— GIVEN TASK —
Repeat the whole listing exactly as written.

____

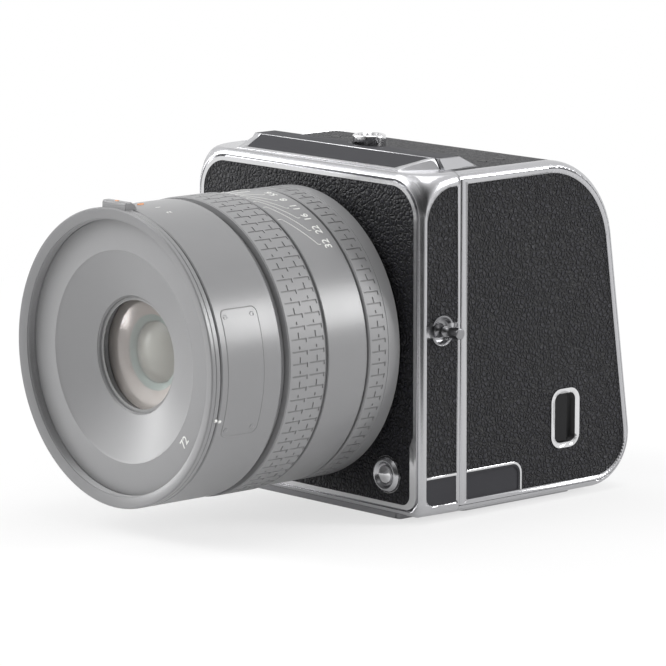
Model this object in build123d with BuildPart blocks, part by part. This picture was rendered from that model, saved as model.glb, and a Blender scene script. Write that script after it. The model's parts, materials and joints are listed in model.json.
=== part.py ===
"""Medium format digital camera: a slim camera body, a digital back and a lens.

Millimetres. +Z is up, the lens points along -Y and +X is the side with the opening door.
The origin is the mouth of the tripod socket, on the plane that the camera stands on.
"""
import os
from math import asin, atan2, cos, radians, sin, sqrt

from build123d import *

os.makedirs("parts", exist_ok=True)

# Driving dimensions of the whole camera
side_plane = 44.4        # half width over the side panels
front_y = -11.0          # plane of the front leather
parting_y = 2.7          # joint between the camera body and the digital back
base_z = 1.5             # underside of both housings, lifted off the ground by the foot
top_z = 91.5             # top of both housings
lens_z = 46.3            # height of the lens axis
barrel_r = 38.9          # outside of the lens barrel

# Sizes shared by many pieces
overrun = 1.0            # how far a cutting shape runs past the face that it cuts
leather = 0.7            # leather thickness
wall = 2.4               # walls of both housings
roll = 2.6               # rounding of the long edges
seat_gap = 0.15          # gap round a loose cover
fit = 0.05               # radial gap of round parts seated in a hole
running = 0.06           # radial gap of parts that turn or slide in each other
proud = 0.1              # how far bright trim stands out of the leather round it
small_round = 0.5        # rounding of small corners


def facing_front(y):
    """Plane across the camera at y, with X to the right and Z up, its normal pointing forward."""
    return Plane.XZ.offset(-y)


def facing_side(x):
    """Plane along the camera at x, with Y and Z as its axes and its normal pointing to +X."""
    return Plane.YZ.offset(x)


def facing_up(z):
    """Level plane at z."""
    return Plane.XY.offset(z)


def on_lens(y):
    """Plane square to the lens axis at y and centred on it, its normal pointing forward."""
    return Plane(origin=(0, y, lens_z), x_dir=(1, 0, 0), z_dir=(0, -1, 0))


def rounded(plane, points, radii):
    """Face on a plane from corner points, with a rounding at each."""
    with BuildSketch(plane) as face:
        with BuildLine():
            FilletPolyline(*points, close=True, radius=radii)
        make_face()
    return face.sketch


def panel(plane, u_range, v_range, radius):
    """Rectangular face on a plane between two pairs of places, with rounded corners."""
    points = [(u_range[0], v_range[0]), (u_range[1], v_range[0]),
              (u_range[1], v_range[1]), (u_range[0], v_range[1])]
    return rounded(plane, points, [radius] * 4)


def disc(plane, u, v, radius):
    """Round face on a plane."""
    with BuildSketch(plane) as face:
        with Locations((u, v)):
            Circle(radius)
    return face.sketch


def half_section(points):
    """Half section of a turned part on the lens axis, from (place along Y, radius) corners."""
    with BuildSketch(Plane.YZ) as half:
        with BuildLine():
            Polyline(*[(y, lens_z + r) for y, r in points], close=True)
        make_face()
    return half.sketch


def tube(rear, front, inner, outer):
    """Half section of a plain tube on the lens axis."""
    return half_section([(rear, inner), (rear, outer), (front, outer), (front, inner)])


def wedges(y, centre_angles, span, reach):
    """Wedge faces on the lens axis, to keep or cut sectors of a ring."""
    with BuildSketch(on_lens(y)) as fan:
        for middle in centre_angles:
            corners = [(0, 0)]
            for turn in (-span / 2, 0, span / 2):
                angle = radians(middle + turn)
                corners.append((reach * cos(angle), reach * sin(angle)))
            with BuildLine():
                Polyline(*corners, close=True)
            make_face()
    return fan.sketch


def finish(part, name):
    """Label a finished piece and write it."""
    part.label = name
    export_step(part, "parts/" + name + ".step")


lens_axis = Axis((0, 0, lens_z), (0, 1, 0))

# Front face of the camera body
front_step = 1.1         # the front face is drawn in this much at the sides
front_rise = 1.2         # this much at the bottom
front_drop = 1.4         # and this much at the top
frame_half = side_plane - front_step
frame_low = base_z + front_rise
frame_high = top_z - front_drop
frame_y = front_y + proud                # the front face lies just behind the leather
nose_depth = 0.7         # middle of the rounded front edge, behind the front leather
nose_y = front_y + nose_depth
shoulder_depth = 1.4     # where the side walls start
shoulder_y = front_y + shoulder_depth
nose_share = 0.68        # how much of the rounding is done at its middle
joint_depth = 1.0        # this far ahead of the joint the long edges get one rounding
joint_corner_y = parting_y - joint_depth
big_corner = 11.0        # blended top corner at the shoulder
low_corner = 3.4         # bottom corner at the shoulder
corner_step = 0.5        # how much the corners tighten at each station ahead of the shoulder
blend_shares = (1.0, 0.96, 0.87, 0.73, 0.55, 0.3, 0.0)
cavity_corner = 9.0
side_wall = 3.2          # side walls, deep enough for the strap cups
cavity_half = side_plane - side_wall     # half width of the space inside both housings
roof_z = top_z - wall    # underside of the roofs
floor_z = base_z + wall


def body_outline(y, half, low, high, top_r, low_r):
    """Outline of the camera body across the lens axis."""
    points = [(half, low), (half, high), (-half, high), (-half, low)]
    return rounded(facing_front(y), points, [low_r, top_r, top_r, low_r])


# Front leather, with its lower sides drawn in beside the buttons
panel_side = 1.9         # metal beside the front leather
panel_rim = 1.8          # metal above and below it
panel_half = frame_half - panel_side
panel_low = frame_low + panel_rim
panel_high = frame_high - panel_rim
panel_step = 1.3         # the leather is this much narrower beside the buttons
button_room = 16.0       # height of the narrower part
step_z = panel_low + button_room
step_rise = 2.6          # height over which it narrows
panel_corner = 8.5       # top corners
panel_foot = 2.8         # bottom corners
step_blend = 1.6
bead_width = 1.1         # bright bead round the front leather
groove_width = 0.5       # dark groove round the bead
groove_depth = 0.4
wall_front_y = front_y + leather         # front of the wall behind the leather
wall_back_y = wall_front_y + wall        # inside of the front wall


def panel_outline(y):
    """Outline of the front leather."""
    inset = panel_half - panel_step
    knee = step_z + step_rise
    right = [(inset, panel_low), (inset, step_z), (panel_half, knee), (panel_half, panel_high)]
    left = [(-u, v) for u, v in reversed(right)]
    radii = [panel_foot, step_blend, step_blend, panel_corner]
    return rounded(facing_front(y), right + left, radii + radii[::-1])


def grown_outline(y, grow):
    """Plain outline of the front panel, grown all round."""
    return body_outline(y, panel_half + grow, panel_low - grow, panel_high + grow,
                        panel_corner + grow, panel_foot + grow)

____

— RESPONSE —
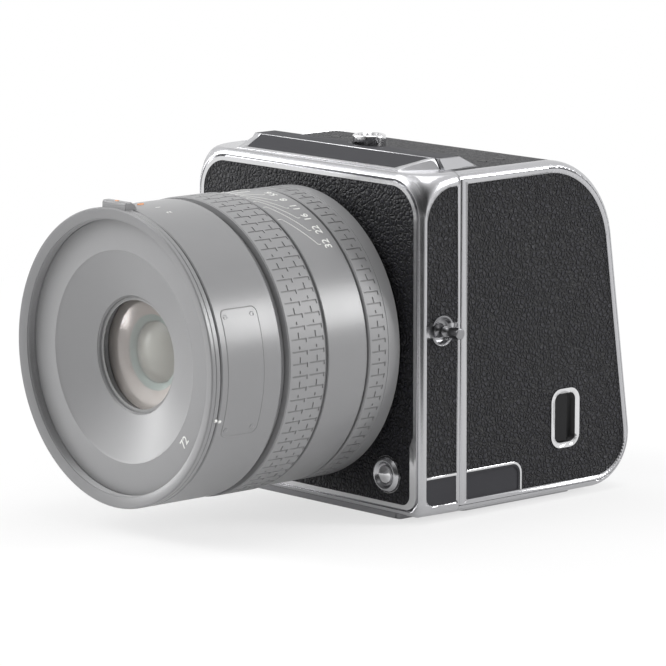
Model this object in build123d with BuildPart blocks, part by part. This picture was rendered from that model, saved as model.glb, and a Blender scene script. Write that script after it. The model's parts, materials and joints are listed in model.json.
=== part.py ===
"""Medium format digital camera: a slim camera body, a digital back and a lens.

Millimetres. +Z is up, the lens points along -Y and +X is the side with the opening door.
The origin is the mouth of the tripod socket, on the plane that the camera stands on.
"""
import os
from math import asin, atan2, cos, radians, sin, sqrt

from build123d import *

os.makedirs("parts", exist_ok=True)

# Driving dimensions of the whole camera
side_plane = 44.4        # half width over the side panels
front_y = -11.0          # plane of the front leather
parting_y = 2.7          # joint between the camera body and the digital back
base_z = 1.5             # underside of both housings, lifted off the ground by the foot
top_z = 91.5             # top of both housings
lens_z = 46.3            # height of the lens axis
barrel_r = 38.9          # outside of the lens barrel

# Sizes shared by many pieces
overrun = 1.0            # how far a cutting shape runs past the face that it cuts
leather = 0.7            # leather thickness
wall = 2.4               # walls of both housings
roll = 2.6               # rounding of the long edges
seat_gap = 0.15          # gap round a loose cover
fit = 0.05               # radial gap of round parts seated in a hole
running = 0.06           # radial gap of parts that turn or slide in each other
proud = 0.1              # how far bright trim stands out of the leather round it
small_round = 0.5        # rounding of small corners


def facing_front(y):
    """Plane across the camera at y, with X to the right and Z up, its normal pointing forward."""
    return Plane.XZ.offset(-y)


def facing_side(x):
    """Plane along the camera at x, with Y and Z as its axes and its normal pointing to +X."""
    return Plane.YZ.offset(x)


def facing_up(z):
    """Level plane at z."""
    return Plane.XY.offset(z)


def on_lens(y):
    """Plane square to the lens axis at y and centred on it, its normal pointing forward."""
    return Plane(origin=(0, y, lens_z), x_dir=(1, 0, 0), z_dir=(0, -1, 0))


def rounded(plane, points, radii):
    """Face on a plane from corner points, with a rounding at each."""
    with BuildSketch(plane) as face:
        with BuildLine():
            FilletPolyline(*points, close=True, radius=radii)
        make_face()
    return face.sketch


def panel(plane, u_range, v_range, radius):
    """Rectangular face on a plane between two pairs of places, with rounded corners."""
    points = [(u_range[0], v_range[0]), (u_range[1], v_range[0]),
              (u_range[1], v_range[1]), (u_range[0], v_range[1])]
    return rounded(plane, points, [radius] * 4)


def disc(plane, u, v, radius):
    """Round face on a plane."""
    with BuildSketch(plane) as face:
        with Locations((u, v)):
            Circle(radius)
    return face.sketch


def half_section(points):
    """Half section of a turned part on the lens axis, from (place along Y, radius) corners."""
    with BuildSketch(Plane.YZ) as half:
        with BuildLine():
            Polyline(*[(y, lens_z + r) for y, r in points], close=True)
        make_face()
    return half.sketch


def tube(rear, front, inner, outer):
    """Half section of a plain tube on the lens axis."""
    return half_section([(rear, inner), (rear, outer), (front, outer), (front, inner)])


def wedges(y, centre_angles, span, reach):
    """Wedge faces on the lens axis, to keep or cut sectors of a ring."""
    with BuildSketch(on_lens(y)) as fan:
        for middle in centre_angles:
            corners = [(0, 0)]
            for turn in (-span / 2, 0, span / 2):
                angle = radians(middle + turn)
                corners.append((reach * cos(angle), reach * sin(angle)))
            with BuildLine():
                Polyline(*corners, close=True)
            make_face()
    return fan.sketch


def finish(part, name):
    """Label a finished piece and write it."""
    part.label = name
    export_step(part, "parts/" + name + ".step")


lens_axis = Axis((0, 0, lens_z), (0, 1, 0))

# Front face of the camera body
front_step = 1.1         # the front face is drawn in this much at the sides
front_rise = 1.2         # this much at the bottom
front_drop = 1.4         # and this much at the top
frame_half = side_plane - front_step
frame_low = base_z + front_rise
frame_high = top_z - front_drop
frame_y = front_y + proud                # the front face lies just behind the leather
nose_depth = 0.7         # middle of the rounded front edge, behind the front leather
nose_y = front_y + nose_depth
shoulder_depth = 1.4     # where the side walls start
shoulder_y = front_y + shoulder_depth
nose_share = 0.68        # how much of the rounding is done at its middle
joint_depth = 1.0        # this far ahead of the joint the long edges get one rounding
joint_corner_y = parting_y - joint_depth
big_corner = 11.0        # blended top corner at the shoulder
low_corner = 3.4         # bottom corner at the shoulder
corner_step = 0.5        # how much the corners tighten at each station ahead of the shoulder
blend_shares = (1.0, 0.96, 0.87, 0.73, 0.55, 0.3, 0.0)
cavity_corner = 9.0
side_wall = 3.2          # side walls, deep enough for the strap cups
cavity_half = side_plane - side_wall     # half width of the space inside both housings
roof_z = top_z - wall    # underside of the roofs
floor_z = base_z + wall


def body_outline(y, half, low, high, top_r, low_r):
    """Outline of the camera body across the lens axis."""
    points = [(half, low), (half, high), (-half, high), (-half, low)]
    return rounded(facing_front(y), points, [low_r, top_r, top_r, low_r])


# Front leather, with its lower sides drawn in beside the buttons
panel_side = 1.9         # metal beside the front leather
panel_rim = 1.8          # metal above and below it
panel_half = frame_half - panel_side
panel_low = frame_low + panel_rim
panel_high = frame_high - panel_rim
panel_step = 1.3         # the leather is this much narrower beside the buttons
button_room = 16.0       # height of the narrower part
step_z = panel_low + button_room
step_rise = 2.6          # height over which it narrows
panel_corner = 8.5       # top corners
panel_foot = 2.8         # bottom corners
step_blend = 1.6
bead_width = 1.1         # bright bead round the front leather
groove_width = 0.5       # dark groove round the bead
groove_depth = 0.4
wall_front_y = front_y + leather         # front of the wall behind the leather
wall_back_y = wall_front_y + wall        # inside of the front wall


def panel_outline(y):
    """Outline of the front leather."""
    inset = panel_half - panel_step
    knee = step_z + step_rise
    right = [(inset, panel_low), (inset, step_z), (panel_half, knee), (panel_half, panel_high)]
    left = [(-u, v) for u, v in reversed(right)]
    radii = [panel_foot, step_blend, step_blend, panel_corner]
    return rounded(facing_front(y), right + left, radii + radii[::-1])


def grown_outline(y, grow):
    """Plain outline of the front panel, grown all round."""
    return body_outline(y, panel_half + grow, panel_low - grow, panel_high + grow,
                        panel_corner + grow, panel_foot + grow)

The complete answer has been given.